If you are doing all the work you certainly need to be one of the attorneys. You can have actual attorneys and back up ones if someone dies or becomes unable to act on your mums behalf.
 

Claire250

Registered User
Sep 25, 2021
20
0
Hi @Claire250, if you haven't sorted out power of attorney already it would be wise to do it ASAP. You do not need a solicitor but will need someone who knows your mum to agree to sign that she is able to make the decision to do this ( maybe on a good day). All the information is on the
If you feel unsure about filling it in yourself Age Concern were very helpful with my family.
If you are doing all the work you certainly need to be one of the attorneys. You can have actual attorneys and back up ones if someone dies or becomes unable to act
Thanks @silkiest, we are part way through it. I work at a solicitors so a colleague is taking care of it, but when we came to do the signing Mum appeared to change her instructions saying she only wanted me and my eldest sister on the health and welfare form so we had to postpone. We have agreed it will be better for our GP to be the certificate provider as they won't take so long going through the forms. Just waiting for an appointment from the doctor to try again!
 

silkiest

Registered User
Feb 9, 2017
381
0
Hi @Claire250, Gp's don't usually certify POA or passport forms nowadays, certainly not at a routine appointment. I would ring and double check first
 

Claire250

Registered User
Sep 25, 2021
20
0
Thank you, but it's all been arranged and explained in the letter from my solicitor to the doctor. It's not a routine appointment but a home visit that has been organised and a fee paid.
 

Claire250

Registered User
Sep 25, 2021
20
0
I'm at a bit of a loss with the doctors at the moment. I mentioned in my original post that Mum's problems really seemed to start with episodes of hyponatremia. I have had to really insist on regular blood tests to check her sodium levels and the last set of results revealed sodium and potassium have dropped. Her sodium is currently 126. During her last hospital stay the endocrinologist said a level of 125 or above is acceptable for Mum
so currently neither the GP or doctor at the frailty clinic want to do anything other than tell her to not get dehydrated.
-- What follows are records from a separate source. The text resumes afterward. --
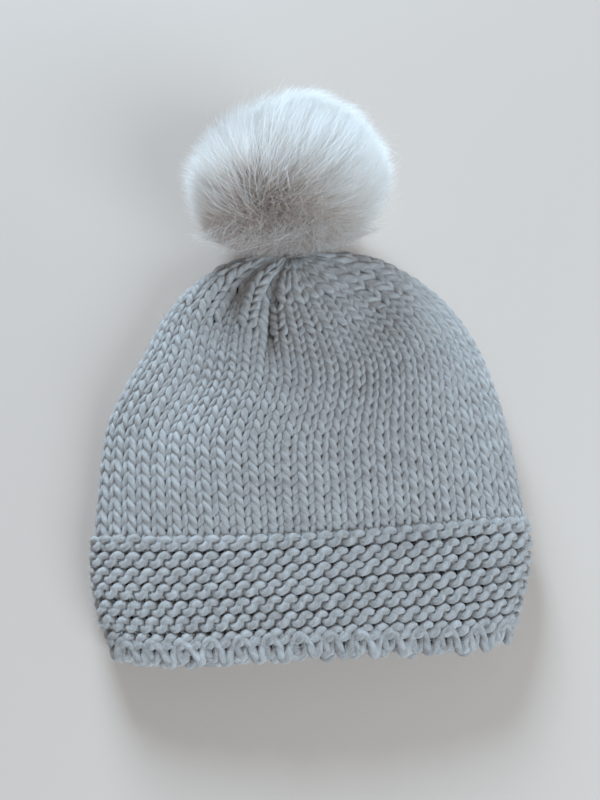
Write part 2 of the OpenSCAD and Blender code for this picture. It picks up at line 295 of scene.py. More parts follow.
def tubes(centres, towards, radius, sides, closed, pitch):
    """Round strands along centres (strands, points, 3). towards sets where each ring's top is."""
    k, m, _ = centres.shape
    if closed:
        tangent = np.roll(centres, -1, 1) - np.roll(centres, 1, 1)
        step = np.linalg.norm(np.roll(centres, -1, 1) - centres, axis=-1)
    else:
        tangent = np.gradient(centres, axis=1)
        step = np.linalg.norm(np.diff(centres, axis=1, append=centres[:, -1:]), axis=-1)
    tangent = unit(tangent)
    side = unit(np.cross(tangent, towards))
    top = np.cross(side, tangent)
    angle = 2 * math.pi * np.arange(sides) / sides
    radius = np.broadcast_to(radius, (k, m))
    ring = np.cos(angle)[:, None] * side[:, :, None] + np.sin(angle)[:, None] * top[:, :, None]
    verts = centres[:, :, None] + radius[:, :, None, None] * ring
    length = np.cumsum(step, 1) - step
    spun = angle[None, None, :] - 2 * math.pi * length[:, :, None] / pitch
    strand = np.stack([np.cos(spun), np.sin(spun), np.broadcast_to(length[:, :, None], spun.shape)], -1)
    index = np.arange(k * m * sides).reshape(k, m, sides)
    here, then = (index, np.roll(index, -1, 1)) if closed else (index[:, :-1], index[:, 1:])
    faces = np.stack([here, then, np.roll(then, -1, 2), np.roll(here, -1, 2)], -1).reshape(-1, 4)
    count = here.shape[1]
    corner = cells(count, sides, [(0, 0), (1, 0), (1, 1), (0, 1)])
    uv = np.broadcast_to(corner, (k, count, sides, 4, 2)).copy()
    uv[..., 1] = (uv[..., 1] * 0.92 + 0.04 + np.arange(k)[:, None, None, None]) / k
    return verts.reshape(-1, 3), faces, strand.reshape(-1, 3), uv.reshape(-1, 2)


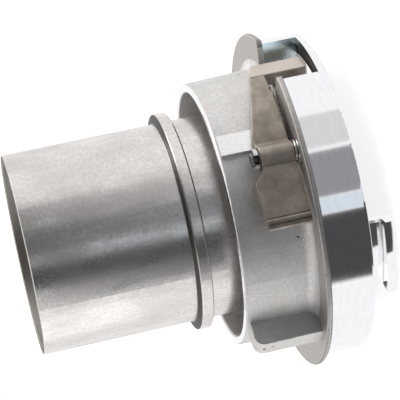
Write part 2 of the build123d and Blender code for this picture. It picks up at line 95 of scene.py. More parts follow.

The frailty clinic doctor said even if her level falls to under 125 they might not treat it because they "treat the person not the number" but I've said her symptoms she exhibited durung the other episodes are all getting worse - mobility issues, confusion, agitation all increasing noticeably in the last few weeks but it just seems to fall on deaf ears.

All the frailty doctor is interested in is getting her to take alendronic acid. He said to me she is not at palliative care stage yet.

This morning she was so confused saying there had been a hurricane last night. Then after breakfast she started crying and calling out to "God" to help her and let her die.

I feel completely cut adrift by the NHS. It's like they don't know what to do with her.